Sophie Carter majors in elementary education at George Mason University. She’s spent winter break of her junior year as a substitute teacher.

“I just thought, why not get some more experience?” she said.

“It’s definitely helped me kind of imagine what my classroom’s gonna look like,” she said.

FCPS says it’s struggling to find enough substitutes with about 40% of slots going empty during this latest COVID-19 surge.

“I do think the work is a challenge,” McNair Upper Elementary School Principal Melissa Goddin said. “It’s a lot harder, I think, than people might realize.”

McNair Upper Elementary School encourages college students like Carter to step up and sub.

Everyone must undergo a background check.

The pay starts at about $18 an hour.

“What better practice can you have than on-the-job training to be a substitute but also get paid for it unlike student teaching where you don’t get paid,” Goddin said.

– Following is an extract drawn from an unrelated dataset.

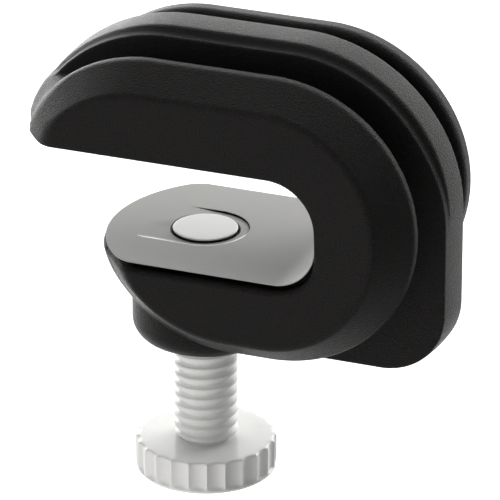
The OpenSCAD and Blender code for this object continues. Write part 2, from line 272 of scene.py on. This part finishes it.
def liner(x, y, z):
    ay = abs(y)
    up = liner_height(x, z)
    edge = plan(x, ay, LINER_TIP, LINER_Y)
    edge = np.where(x > CURL_X, np.maximum(edge, climb_end(x, z)), edge)
    sheet = both(np.maximum(up, -LINER_SKIN - up), edge, 0.1)
    body = np.maximum(np.maximum(up, -LINER_T - up), edge + LINER_INSET)
    f = np.minimum(sheet, body)
    beside = recess_edge(x, y)
    start = -6.2 - 3.6 * step(2.0, -2.0, y)
    depth = RECESS_DEPTH * step(start, start + RECESS_RUN, x) - 0.01
    ramp = np.clip(-beside / (0.03 + 1.07 * step(2.0, -3.0, y)), 0, 1)
    f = np.maximum(f, -np.maximum(beside, -depth * ramp - up))
    f = np.maximum(f, FOOT_HOLE_R - np.hypot(x, y - FOOT_HOLE_Y))
    for peg in PEGS_X:
        f = np.minimum(f, np.maximum(np.hypot(x - peg, y) - PEG_R, np.maximum(-5 - z, z + 1)))
    return f


# ----------------------------------------------------------- mesh builders
def gradient(f, p, eps=0.02):
    g = np.empty_like(p)
    for a in range(3):
        d = np.zeros(3)
        d[a] = eps
        g[:, a] = f(*(p + d).T) - f(*(p - d).T)
    return g / (2 * eps)


def surface_net(f, low, high, h):
    """Quads on f = 0 in a box of cells of size h, pulled on to the surface."""
    low, high, h = np.array(low, float), np.array(high, float), np.broadcast_to(h, 3)
    n = np.ceil((high - low) / h).astype(int) + 1
    axes = [low[i] + h[i] * np.arange(n[i]) for i in range(3)]
    v = np.empty(n)
    yy, zz = np.meshgrid(axes[1], axes[2], indexing="ij")
    for i, x in enumerate(axes[0]):
        v[i] = f(np.full_like(yy, x), yy, zz)
    v[v == 0] = 1e-9
    inside, cells = v < 0, n - 1
    total = int(np.prod(cells))
    sums, count, rings = np.zeros((3, total)), np.zeros(total), []
    for a in range(3):
        b, c = (a + 1) % 3, (a + 2) % 3
        near = tuple(slice(0, -1) if i == a else slice(None) for i in range(3))
        far = tuple(slice(1, None) if i == a else slice(None) for i in range(3))
        at = np.argwhere(inside[near] != inside[far])
        at = at[(at[:, b] > 0) & (at[:, c] > 0) & (at[:, b] < cells[b]) & (at[:, c] < cells[c])]
        beyond = at.copy()
        beyond[:, a] += 1
        v0, v1 = v[tuple(at.T)], v[tuple(beyond.T)]
        point = at.astype(float)
        point[:, a] += v0 / (v0 - v1)
        ring = []
        for db, dc in ((-1, -1), (0, -1), (0, 0), (-1, 0)):
            cell = at.copy()
            cell[:, b] += db
            cell[:, c] += dc
            flat = np.ravel_multi_index(tuple(cell.T), tuple(cells))
            ring.append(flat)
            count += np.bincount(flat, minlength=total)
            for i in range(3):
                sums[i] += np.bincount(flat, weights=point[:, i], minlength=total)
        ring = np.array(ring).T
        ring[v0 > 0] = ring[v0 > 0][:, ::-1]
        rings.append(ring)
    used = np.flatnonzero(count)
    index = np.full(total, -1)
    index[used] = np.arange(len(used))
    points = low + h * (sums[:, used] / count[used]).T
    for _ in range(3):
        g = gradient(f, points)
        move = (f(*points.T) / np.maximum((g**2).sum(1), 0.2))[:, None] * g
        points -= np.clip(move, -0.5 * h.min(), 0.5 * h.min())
    return points, index[np.concatenate(rings)]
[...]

Fairfax County schools aren’t the only ones dealing with a sub shortage. In November, it forced Loudoun County to go virtual for two days. On Thursday, Montgomery County schools were about 800 subs short, which they say has been typical with the omicron variant.

Carter said she’s glad to help fill the gap.

“There could be 10-20 staff out in a day, and so whatever I could do to help decrease that number a little bit,” she said.

Many local school systems have also been bringing in parents and central office administrators to help fill in as subs as well.